Dylan blows into this memoir like a blazing tumbleweed. He puffed on cigarettes harder than Bette Davis did, Robertson writes, and banged out songs on his typewriter at lightning speed. His portrait of Dylan is warm and complex. When Dylan got married for the first time, to Sara Lownds, he asked Robertson to come along as a witness. “You mean a best man at your wedding?” Robertson asked.
Dylan replied, “Well, I don’t know about ‘best man.’ That’s quite a commitment. Maybe ‘good man’ or ‘very good man.’ How would that be?”
Weed and women
Drugs and sex are a constant IV drip in this memoir. Pot is smoked with John Lennon. Liaisons with Carly Simon and Edie Sedgwick are recounted. A visit from Allen Ginsberg is hilariously ducked.
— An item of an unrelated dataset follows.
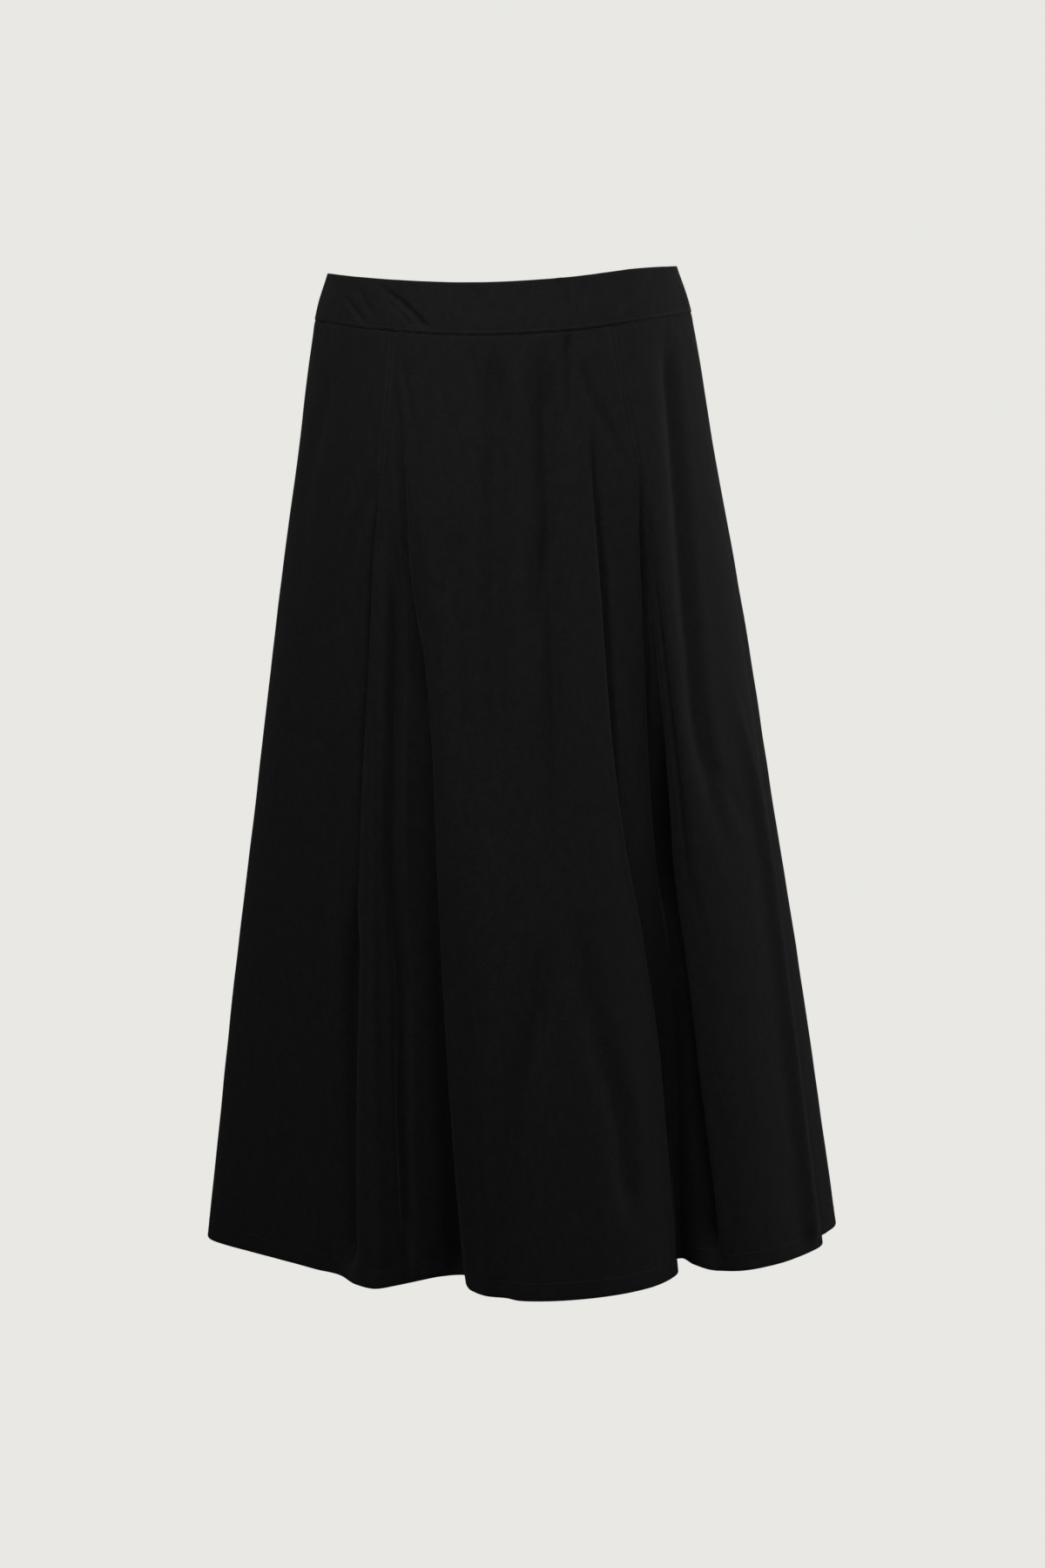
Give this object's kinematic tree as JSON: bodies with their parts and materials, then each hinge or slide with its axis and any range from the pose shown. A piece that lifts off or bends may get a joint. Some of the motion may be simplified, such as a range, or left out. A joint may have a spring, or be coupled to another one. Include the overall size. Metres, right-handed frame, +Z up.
{
  "type": "a-line midi skirt",
  "caption": "Black cotton A-line midi skirt, filled out and hollow, with a fitted waistband, stitched-down front pleats, soft hem folds and a concealed back zip.",
  "frame": {"origin": "centre of the waist, half way up the waistband at the centre front", "axes": "+Z up, along the skirt's length towards the waist; the front of the skirt faces -Y; +X is the wearer's left side"},
  "size_m": [0.5124, 0.4225, 0.7755],
  "materials": {
    "cloth": "matt woven cotton, black",
    "tape": "matt woven zip tape, black",
    "slider": "satin black lacquer"
  },
  "bodies": {
    "skirt": {"front_panel": "cloth", "back_left_panel": "cloth", "back_right_panel": "cloth", "front_waistband": "cloth", "back_left_waistband": "cloth", "back_right_waistband": "cloth", "left_pleat_intake": "cloth", "right_pleat_intake": "cloth", "zip_tape": "tape", "zip_slider": "slider"},
    "pull": {"zip_pull": "slider"}
  },
  "joints": [
    {"name": "zip_pull_swing", "type": "hinge", "parent": "skirt", "child": "pull", "pos_m": [0, 0.10674, 0.00754], "axis": [1, 0, 0], "range_deg": [0, 165]}
  ]
}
The Band’s first two albums, “Music From Big Pink” (1968) and “The Band” (1969), sounded antiquated and thrillingly modern at the same time; they seemed to open new vistas on American life. The vocals were passed from man to man as if they were a spliff.
This egalitarian quality made the group seem unlike any popular rock band. “We were holding a different hand — like five-card stud,” Robertson writes. “Nothing wild. Everything faceup.”
Everyone in the Band became famous and wealthy. The bad habits and car crashes commenced. “Oh, you don’t know the shape I’m in,” keyboard player Richard Manuel sang in one of Robertson’s best-known songs. He was speaking as if for all of them.